Trecho emblemático do argumento de Braverman:
“O controle do processo de trabalho, outrora exercido pelo trabalhador através de seu saber e de sua práxis, passa definitivamente às mãos da gerência, cuja função é transformar o tempo humano em matéria manipulável pela lógica do capital.”
O gerente nasce nesse processo de expropriação epistemológica.
Ele é:
mediador do capital,
administrador das rotinas,
vigilante das normas,
e garantidor do ritmo produtivo.
Não é um criador, mas um operador de uma lógica de controle.
4. Capital monopolista: quando a gerência se torna um sistema
Braverman mostra que, com o avanço da grande empresa e da organização burocrática, a gerência deixa de ser uma função isolada e se torna uma camada estruturante do capital.
A empresa moderna passa então a conter:
múltiplos níveis hierárquicos,
funções especializadas de planejamento,
departamentos dedicados à vigilância e medição,
e sistemas físico-técnicos que reforçam a disciplina.
A classe gerencial emerge como um poder administrativo total, que opera tanto no chão de fábrica quanto na esfera gerencial superior. É a institucionalização daquilo que Meszáros, décadas depois, chamará de aparelho sociometabólico do capital.
5. A lógica da separação: intelecto vs. execução
A grande tese de Braverman é que a separação entre concepção e execução se torna o princípio organizador do capitalismo moderno.
Para ele:
o capital se apropria do saber operário,
codifica esse saber em métodos, tabelas e protocolos,
centraliza o conhecimento na administração,
e devolve ao trabalhador apenas fragmentos do processo.
Esta separação, que pode parecer técnica, é profundamente política.
A gerência é o mecanismo que torna essa separação possível.
6. Para além da fábrica: o gerente como figura do capitalismo tardio
Hoje, a figura do gerente extrapola a produção industrial. Nas finanças, na educação, na saúde, no setor cultural, no Estado, nas ONGs — todos os espaços passam por uma gerencialização.
Isso acontece porque:
o capitalismo expandiu seu modo de funcionamento a todas as esferas;
a racionalidade instrumental foi naturalizada como critério de eficiência;
a administração tornou-se a forma dominante de mediação social.
O gerente do século XXI é, por assim dizer, o agente universal do capital.

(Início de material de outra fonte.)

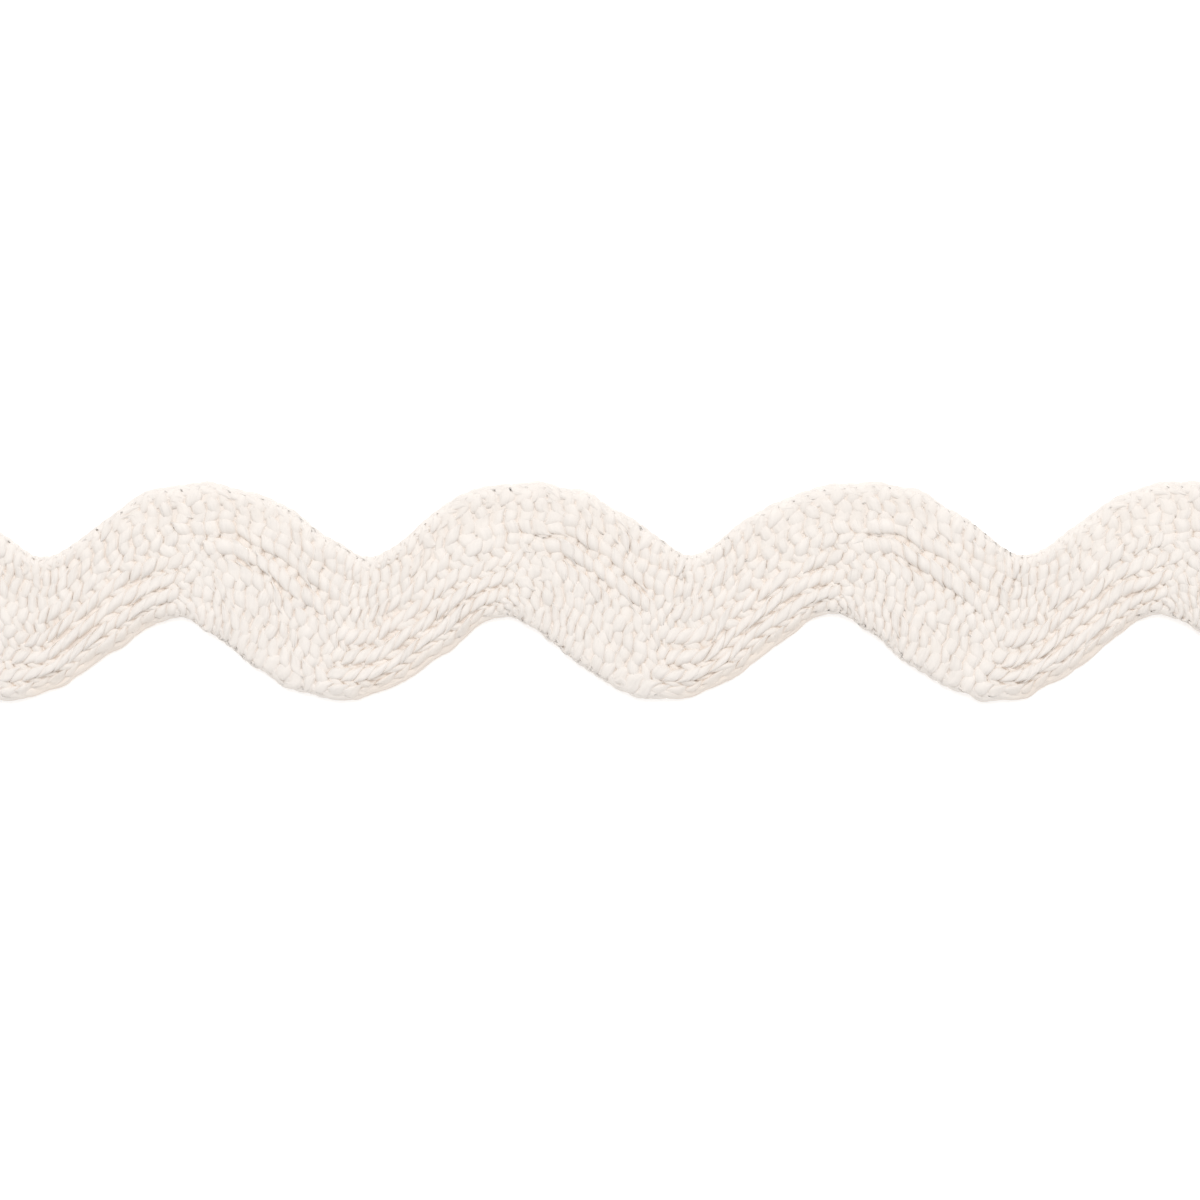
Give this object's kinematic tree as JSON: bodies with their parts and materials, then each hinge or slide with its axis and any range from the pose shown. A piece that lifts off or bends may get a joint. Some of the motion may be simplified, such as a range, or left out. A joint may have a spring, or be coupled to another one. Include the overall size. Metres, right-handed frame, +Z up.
{
  "type": "length of ric rac trim",
  "caption": "Flat cut length of wide cream cotton ric rac: a braid whose edges swing in even waves, with raised ropes on its climbing parts.",
  "frame": {"origin": "middle of the bounding box's underside, on the face that the trim lies on", "axes": "+X along the trim, from cut end to cut end; +Y across it, in the plane of its waves; +Z up out of its upper face"},
  "size_m": [0.114, 0.016, 0.0019],
  "materials": {
    "cotton_braid": "soft undyed cotton braid, matt with a faint sheen along each end"
  },
  "bodies": {
    "root": {"ric_rac_band": "cotton_braid"}
  },
  "joints": []
}
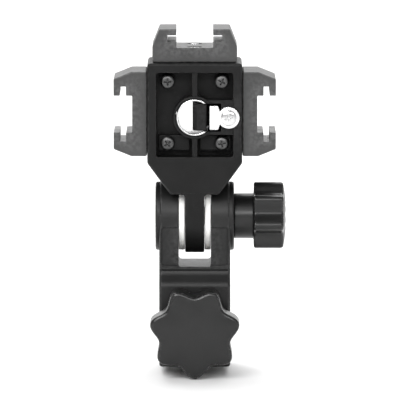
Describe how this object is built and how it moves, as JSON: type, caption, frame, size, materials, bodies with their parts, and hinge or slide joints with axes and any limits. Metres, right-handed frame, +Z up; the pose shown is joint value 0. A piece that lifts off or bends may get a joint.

7. A crítica marxista: o gerente como classe intermediária
Braverman não trata o gerente como uma “classe” no sentido marxista clássico, mas como uma camada intermediária — um grupo que não produz valor diretamente, mas garante sua extração. Sua função é assegurar a hegemonia do capital sobre o trabalho, mantendo a ordem e a disciplinarização.
Do ponto de vista da crítica do valor:
o gerente é um administrador da mais-valia;
sua autoridade deriva do capital e não de qualquer saber emancipador;
sua existência depende da subordinação permanente do trabalhador.
8. O mundo contemporâneo: gerentes, algoritmos e o novo taylorismo digital
Hoje, a gerência não depende apenas de supervisores humanos: algoritmos, dashboards, métricas e IA criam um taylorismo automatizado, onde:
o controle é contínuo,
a medição é instantânea,
a vigilância é invisível,
e a disciplina é autoinduzida.
A figura do gerente se funde com sistemas de controle digital. Mas a estrutura continua a mesma: centralização do saber + fragmentação da execução.
9. A gerência como invenção política
O gerente não nasce da necessidade técnica, mas da necessidade política do capital de controlar o processo de trabalho. É uma figura histórica, contingente e ideológica — e não uma forma natural da organização humana.
Como nos lembra Braverman, por trás do discurso da eficiência está a apropriação do conhecimento, a subordinação do trabalhador e a reprodução da lógica de dominação.
O gerente é, em última instância, uma engrenagem do Leviatã produtivo moderno.